# cheap used/new bits?



## LaZy (Dec 26, 2009)

Hi everyone.
Lately I have been shopping for router bits and I bought my router (B&K). I am not making furniture or any artistic pieces. All i need it for is to make subwoofer boxes. So cut out a hole in wood. I have some side cutters from a machine show for metal and they work for me... 

I read few posts on this forum about similar issue, but I really do not look for quality bits. 

I am looking for the CHEAPEST new/used:
1/8 radius rounding bit
45 deg chamfer at least .5 high bit
and 1 inch tall trim/flush bit 

Anyone know where I can get them? Anybody here has old bits that they want to sell? 

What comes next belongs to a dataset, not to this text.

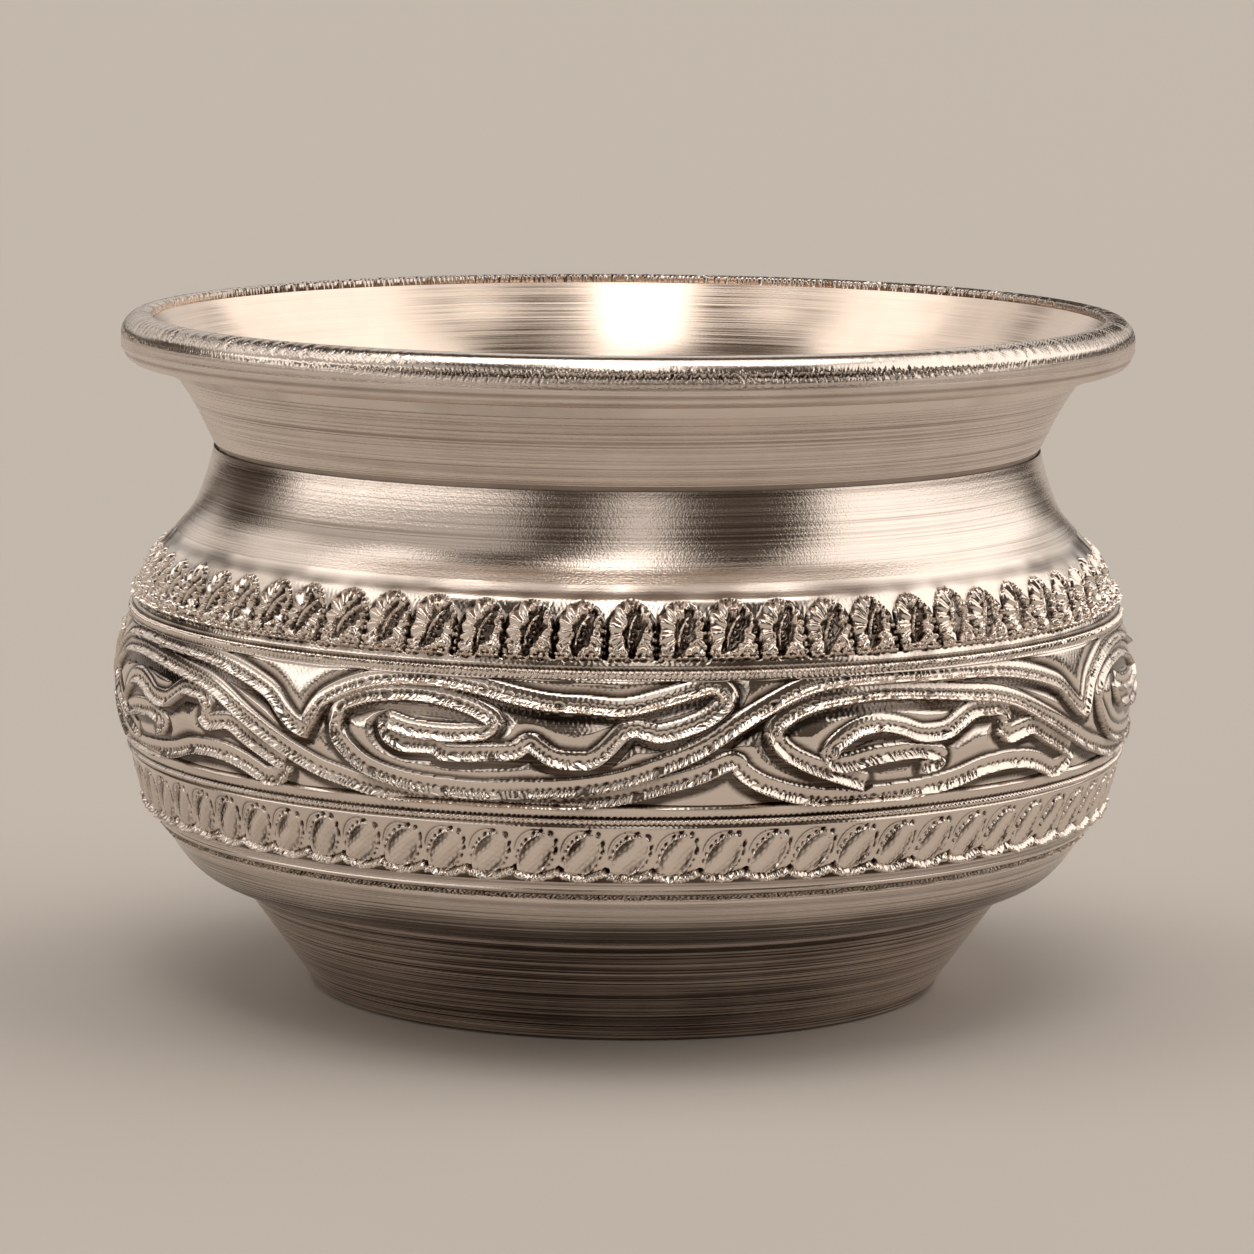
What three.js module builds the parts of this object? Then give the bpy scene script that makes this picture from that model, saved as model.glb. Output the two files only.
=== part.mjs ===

The reason I am posting here is that the stores sell sets but I never found all 3 bits in one set (sets under 30pieces) and when i am trying to buy separate they will cost me at least 60 bucks (my router cost me 80- nonsense?)... I checked few sites and the production cost of each bit is $2 each (lower quality) but they charge crazy shipping on single orders or you gotta order 1000 and more.... so I came here- maybe someone can help me?


----------



## Tramo (Oct 27, 2009)

Ebay


----------



## Mike Wingate (Apr 26, 2009)

Ebay, and you can get quality branded bits for less than the postage.


----------



## jschaben (Jun 21, 2009)

Hi LaZy - Welcom to the forum
Dunno if these guys will have everthing you want but shipping is $7 per order and the bits are about as cheap as you can get. I have a few I got out of curiousity and they are surprisingly good. Haven't used any enough to know how they will last.


----------



## LaZy (Dec 26, 2009)

thanks guys for responses but I checked ebay already (not sure if i am looking at right sellers) the total for the cheapest (being the flush bit) 1/4 in shank bit comes to $18 (I live in Canada... so shipping is lil more expensive- $8).... I am surprised that there is no "cheapo" company for router bits like jobmate...


----------



## Hamlin (Dec 25, 2005)

Hi,

I'm sure that Bj will be along soon, he has a great link to a guy he buys bits from all the time on ebay. The price, it's cheap.


----------



## okanagan (Dec 18, 2009)

LaZy said:


> Hi everyone.
> Lately I have been shopping for router bits and I bought my router (B&K). I am not making furniture or any artistic pieces. All i need it for is to make subwoofer boxes. So cut out a hole in wood. I have some side cutters from a machine show for metal and they work for me...
> 
> I read few posts on this forum about similar issue, but I really do not look for quality bits.
> ...


Princess Auto

Dimar 12pc 1/4" Carbide Router Bit Set [DIM-WP123] - $34.95 : KMS Tools, your best value in tools, guaranteed!:dirol:


----------



## bobj3 (Jan 17, 2006)

Hi Guys 

USED = ????

Here's a link or two 

for the usa side
eBay Store - Super Carbide Tools: Single bit, 2 pc Set, Set

about 1.25 ea. bit
30 pc 1/2" Shank Router Bit Set - eBay (item 130354750530 end time Jan-02-10 11:04:30 PST)

for the Canada side
elite router bits, great deals on Home Garden on eBay!
eBay Store - Elite Tools: ROUTER BIT SET 1 2'' SHANK, SHAPER CUTTER, ROUTER BIT 1 2'' SHANK
Elite Tools Your cutting tools specialist {Home}


=========


----------



## istracpsboss (Sep 14, 2008)

Incidentally, some of Elite's cutters are a bit cheaper off their website than off eBay. Postage seems to be cheaper, too.

Cheers

Peter


----------



## rain (Dec 29, 2009)

Hi, LaZy

I, too, live in Canada, Northern Vancouver Island to be exact. I'm surprised you haven't
stumbled across the FREQUENT discount offers every few weeks at Canadian Tire. A set of 1/4" shank bits in a wooden case is often available for $39.00 from a normal price of $79 to $99. They call these discounts 'lost leaders' because when you're in the store you'll likely pick up a few regular priced items, too. Surely you have one close by, and you can feel, taste and smell before you buy. Good Luck,

Regards,
Art.


----------